Lord Jenkins of Hillhead, one of the "Gang of Four" British politicians who split from the Labour Party to form the Social Democrats, died Sunday at the age of 82. As a rising political star in the 1950s and '60s, he helped liberalize British laws on abortion, divorce, and homosexuality. The [London] Daily Mail reports that Prime Minister Tony Blair cites Jenkins as one of his political mentors. Baroness Shirley Williams, a fellow member of the "Gang of Four," had nothing but praise for her former comrade in a comment she made to the Press Association Monday. "In his fight for human rights and against bigotry, racism, sexism, xenophobia, and prejudice of all kinds, he was ahead of his time," Williams said. Jenkins served as Home Secretary and Chancellor of the Exchequer--head of the Treasury--while a member of the Labour Party and became the party's deputy leader.

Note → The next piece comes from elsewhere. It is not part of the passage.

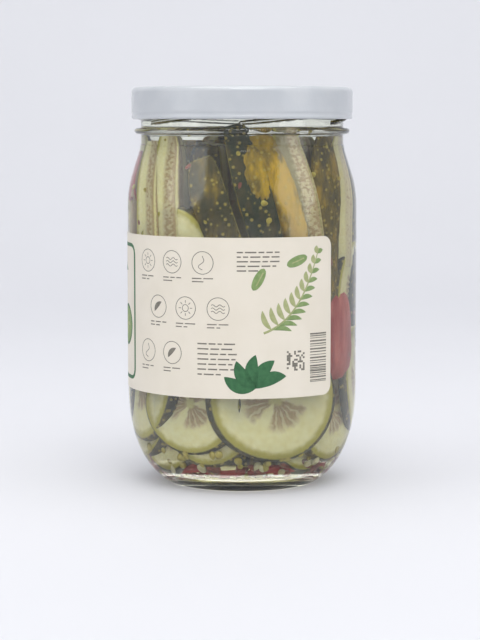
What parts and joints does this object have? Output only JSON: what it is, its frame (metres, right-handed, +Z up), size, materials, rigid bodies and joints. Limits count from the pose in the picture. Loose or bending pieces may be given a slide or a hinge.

But he grew disenchanted with the party, which he perceived as anti-European, and with a political system that gave only the Labour and Conservative parties much chance of governing. "The politics of the left and center of this country are frozen in an out-of-date mold which is bad for the political and economic health of Britain and increasingly inhibiting for those who live within the mold," Jenkins said in 1980. "Can it be broken?" The next year Jenkins and three other Labour leaders founded the Social Democratic Party. Jenkins became party leader in 1982; the group then merged with the Liberals in 1988 to form the Social and Liberal Democrats--now called the Liberal Democrats.